**Problem description**
What is the number of lines in these entries that contain "rigid"? State it alone.

* begin Data lines *

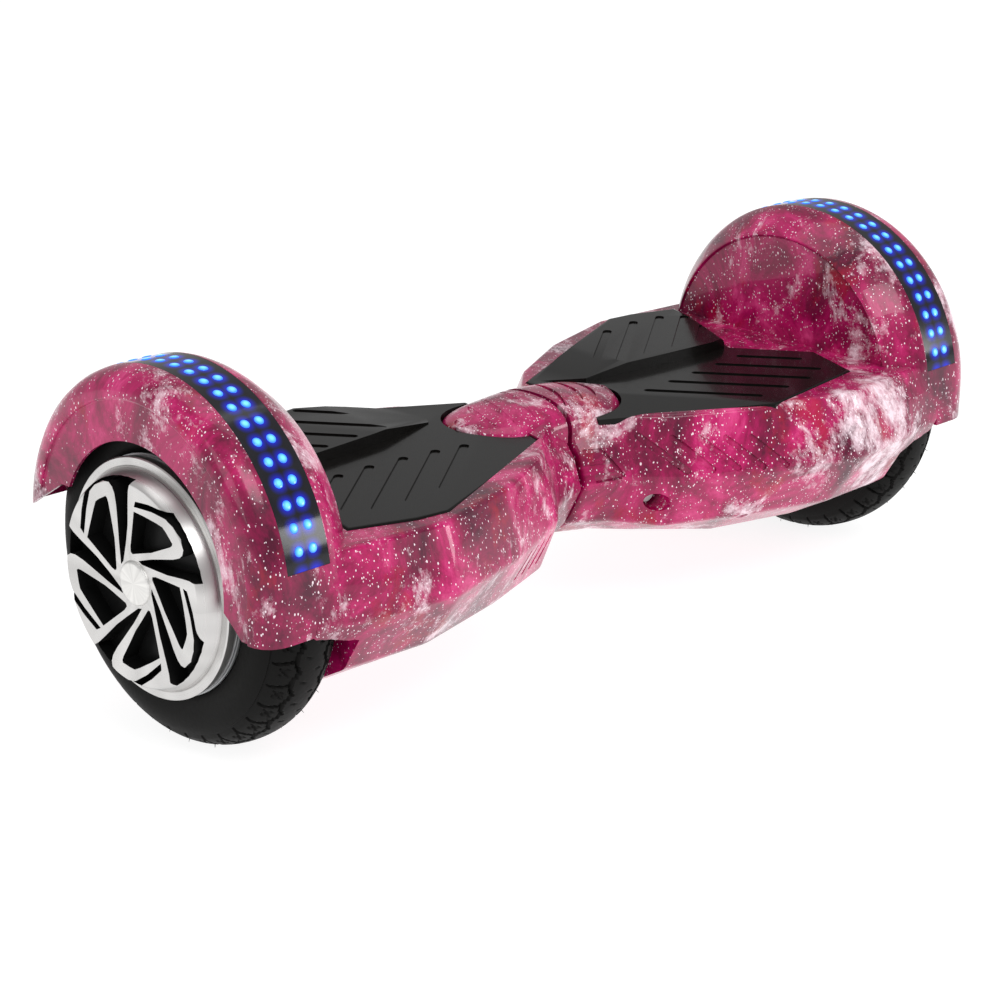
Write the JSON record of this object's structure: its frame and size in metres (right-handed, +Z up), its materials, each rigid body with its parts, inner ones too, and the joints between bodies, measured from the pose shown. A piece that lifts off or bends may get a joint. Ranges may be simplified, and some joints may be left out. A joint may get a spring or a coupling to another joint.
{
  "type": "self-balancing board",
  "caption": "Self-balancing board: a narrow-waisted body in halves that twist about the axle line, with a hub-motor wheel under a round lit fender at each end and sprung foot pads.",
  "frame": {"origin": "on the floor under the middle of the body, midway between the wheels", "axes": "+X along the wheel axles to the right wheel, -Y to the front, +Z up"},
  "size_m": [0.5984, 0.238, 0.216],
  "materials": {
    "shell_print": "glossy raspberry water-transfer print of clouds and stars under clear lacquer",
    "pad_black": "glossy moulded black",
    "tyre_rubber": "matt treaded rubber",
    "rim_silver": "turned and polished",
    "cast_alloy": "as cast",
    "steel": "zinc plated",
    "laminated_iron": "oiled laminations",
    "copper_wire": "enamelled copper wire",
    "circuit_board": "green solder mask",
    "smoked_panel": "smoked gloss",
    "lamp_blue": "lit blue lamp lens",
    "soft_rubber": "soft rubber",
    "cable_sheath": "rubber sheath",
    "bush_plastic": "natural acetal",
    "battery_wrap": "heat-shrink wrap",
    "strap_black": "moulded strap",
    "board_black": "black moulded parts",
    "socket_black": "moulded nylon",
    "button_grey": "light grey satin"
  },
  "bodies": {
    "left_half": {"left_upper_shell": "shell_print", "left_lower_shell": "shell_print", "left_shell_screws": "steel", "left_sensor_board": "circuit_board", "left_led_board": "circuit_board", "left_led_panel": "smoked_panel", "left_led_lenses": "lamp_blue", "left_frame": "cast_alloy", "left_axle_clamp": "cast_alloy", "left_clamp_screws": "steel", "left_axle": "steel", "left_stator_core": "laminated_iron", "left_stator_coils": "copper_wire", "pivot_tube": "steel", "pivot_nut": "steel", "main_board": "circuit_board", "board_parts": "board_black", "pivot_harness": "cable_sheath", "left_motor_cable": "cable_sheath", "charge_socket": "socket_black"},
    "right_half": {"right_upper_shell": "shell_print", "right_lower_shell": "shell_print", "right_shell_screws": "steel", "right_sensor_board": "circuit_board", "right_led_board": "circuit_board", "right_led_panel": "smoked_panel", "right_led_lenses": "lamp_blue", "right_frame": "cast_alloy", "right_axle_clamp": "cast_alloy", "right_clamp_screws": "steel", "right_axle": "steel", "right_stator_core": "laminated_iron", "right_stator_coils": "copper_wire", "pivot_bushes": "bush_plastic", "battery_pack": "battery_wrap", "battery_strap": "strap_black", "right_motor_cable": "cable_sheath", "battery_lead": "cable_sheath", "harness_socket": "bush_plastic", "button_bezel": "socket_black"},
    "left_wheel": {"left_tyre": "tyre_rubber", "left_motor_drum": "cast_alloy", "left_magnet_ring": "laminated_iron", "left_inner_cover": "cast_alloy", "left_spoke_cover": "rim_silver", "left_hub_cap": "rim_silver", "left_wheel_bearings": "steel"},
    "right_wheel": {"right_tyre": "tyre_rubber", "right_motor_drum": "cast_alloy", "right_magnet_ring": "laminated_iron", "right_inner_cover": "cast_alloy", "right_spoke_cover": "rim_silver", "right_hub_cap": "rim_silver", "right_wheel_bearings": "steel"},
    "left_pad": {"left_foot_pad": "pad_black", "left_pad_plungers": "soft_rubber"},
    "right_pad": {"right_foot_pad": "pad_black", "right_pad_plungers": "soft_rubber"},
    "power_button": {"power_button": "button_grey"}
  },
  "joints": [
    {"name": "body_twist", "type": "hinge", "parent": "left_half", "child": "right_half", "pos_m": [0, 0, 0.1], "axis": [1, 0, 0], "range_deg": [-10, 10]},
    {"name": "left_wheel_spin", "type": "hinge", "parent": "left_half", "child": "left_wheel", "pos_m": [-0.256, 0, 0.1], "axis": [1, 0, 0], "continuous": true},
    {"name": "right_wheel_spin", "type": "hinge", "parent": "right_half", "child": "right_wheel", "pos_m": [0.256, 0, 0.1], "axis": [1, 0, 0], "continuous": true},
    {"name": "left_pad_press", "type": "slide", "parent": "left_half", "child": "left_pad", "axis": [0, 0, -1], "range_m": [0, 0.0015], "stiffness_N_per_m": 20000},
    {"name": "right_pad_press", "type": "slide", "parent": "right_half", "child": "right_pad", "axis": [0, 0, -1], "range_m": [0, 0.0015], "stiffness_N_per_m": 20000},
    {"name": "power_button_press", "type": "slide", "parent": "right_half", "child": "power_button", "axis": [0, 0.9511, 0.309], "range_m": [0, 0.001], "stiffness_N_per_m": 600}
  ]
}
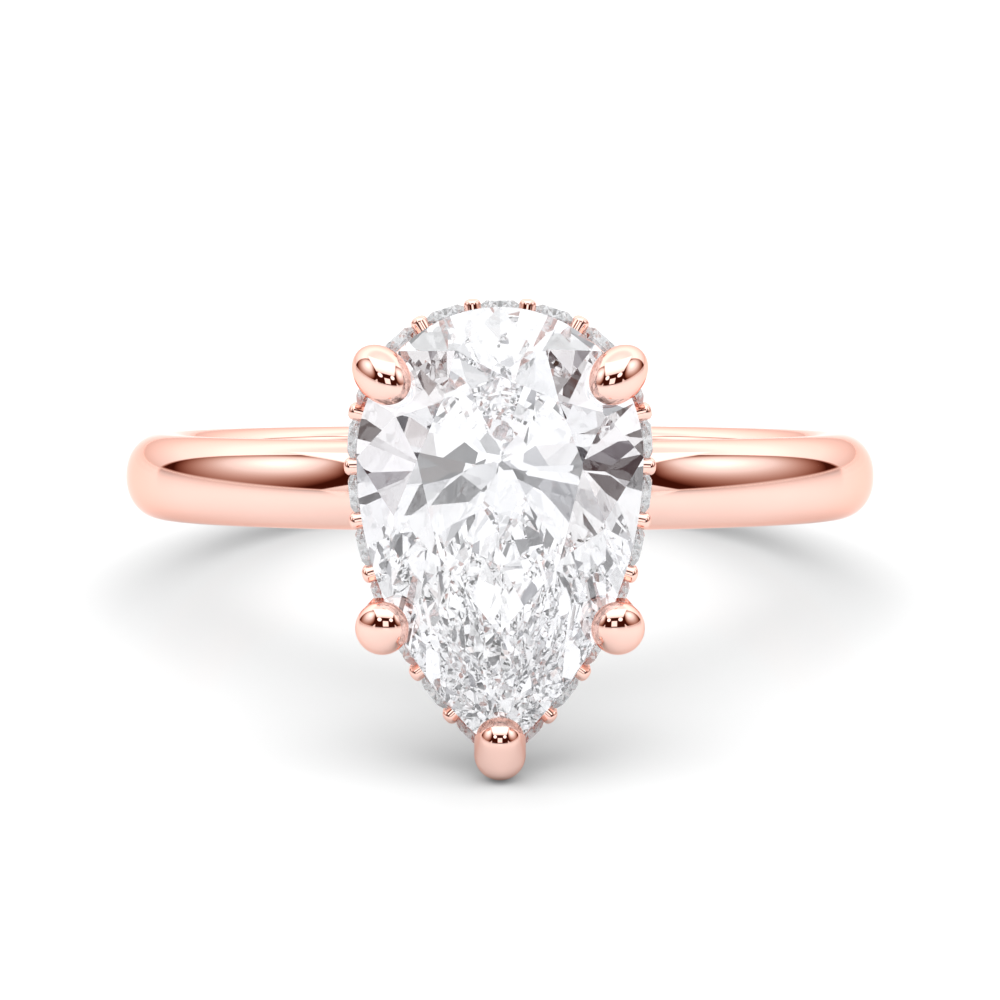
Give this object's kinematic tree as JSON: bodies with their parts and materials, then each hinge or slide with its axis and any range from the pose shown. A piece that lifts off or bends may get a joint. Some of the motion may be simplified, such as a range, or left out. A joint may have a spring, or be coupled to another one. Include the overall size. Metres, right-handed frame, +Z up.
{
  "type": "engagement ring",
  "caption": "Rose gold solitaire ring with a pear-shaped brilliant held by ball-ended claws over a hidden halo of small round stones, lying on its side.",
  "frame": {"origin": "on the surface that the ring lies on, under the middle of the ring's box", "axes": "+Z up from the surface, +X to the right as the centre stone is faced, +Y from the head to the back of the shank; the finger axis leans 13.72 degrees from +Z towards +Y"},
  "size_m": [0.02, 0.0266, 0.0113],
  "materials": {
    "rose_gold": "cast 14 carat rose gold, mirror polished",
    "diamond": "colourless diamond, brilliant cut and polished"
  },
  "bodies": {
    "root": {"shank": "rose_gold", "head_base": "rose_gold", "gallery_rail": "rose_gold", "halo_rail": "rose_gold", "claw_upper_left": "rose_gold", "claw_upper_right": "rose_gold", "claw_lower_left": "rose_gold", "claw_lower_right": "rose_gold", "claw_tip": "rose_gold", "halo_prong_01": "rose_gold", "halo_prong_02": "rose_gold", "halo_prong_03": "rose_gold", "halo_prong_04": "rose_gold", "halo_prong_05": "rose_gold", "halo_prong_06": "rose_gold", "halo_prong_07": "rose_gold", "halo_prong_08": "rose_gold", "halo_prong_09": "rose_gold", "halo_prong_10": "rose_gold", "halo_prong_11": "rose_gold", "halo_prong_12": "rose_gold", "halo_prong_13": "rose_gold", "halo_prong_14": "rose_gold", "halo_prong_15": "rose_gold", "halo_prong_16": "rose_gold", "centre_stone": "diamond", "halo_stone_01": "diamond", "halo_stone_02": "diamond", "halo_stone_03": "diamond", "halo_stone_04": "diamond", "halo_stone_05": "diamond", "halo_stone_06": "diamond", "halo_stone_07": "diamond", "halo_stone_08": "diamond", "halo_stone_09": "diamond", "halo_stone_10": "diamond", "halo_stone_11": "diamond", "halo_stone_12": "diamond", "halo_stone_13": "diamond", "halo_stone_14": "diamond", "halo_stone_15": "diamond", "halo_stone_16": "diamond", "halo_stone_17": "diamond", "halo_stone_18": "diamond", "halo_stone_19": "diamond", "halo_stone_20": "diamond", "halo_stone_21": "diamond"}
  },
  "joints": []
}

* end Data lines *
* begin Data lines *

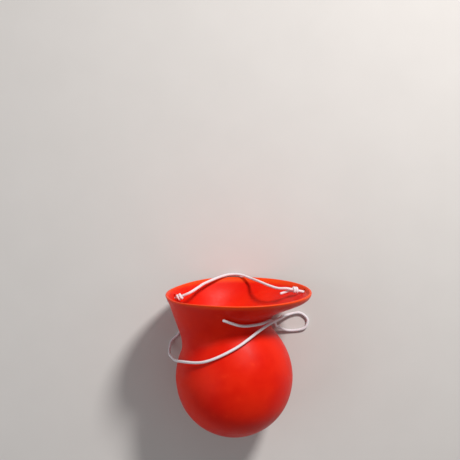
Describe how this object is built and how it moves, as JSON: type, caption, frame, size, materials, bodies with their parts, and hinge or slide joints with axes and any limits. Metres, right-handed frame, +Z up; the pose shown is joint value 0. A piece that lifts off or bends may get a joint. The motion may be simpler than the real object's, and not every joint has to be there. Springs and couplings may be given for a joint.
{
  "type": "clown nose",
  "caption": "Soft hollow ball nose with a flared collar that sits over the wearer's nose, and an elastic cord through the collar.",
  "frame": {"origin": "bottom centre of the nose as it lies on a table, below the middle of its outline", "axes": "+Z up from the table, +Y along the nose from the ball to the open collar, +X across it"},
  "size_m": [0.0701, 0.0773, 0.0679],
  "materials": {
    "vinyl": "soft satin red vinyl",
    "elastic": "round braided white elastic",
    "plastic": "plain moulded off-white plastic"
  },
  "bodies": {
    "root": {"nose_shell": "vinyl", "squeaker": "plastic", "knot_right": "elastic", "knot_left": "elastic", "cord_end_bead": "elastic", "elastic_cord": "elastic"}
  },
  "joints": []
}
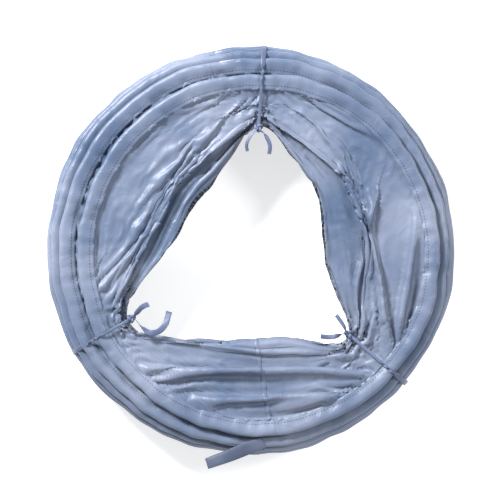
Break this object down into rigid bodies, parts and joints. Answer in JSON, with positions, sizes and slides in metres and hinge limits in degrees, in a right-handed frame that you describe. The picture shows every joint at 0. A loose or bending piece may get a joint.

* end Data lines *

**Right answer**
2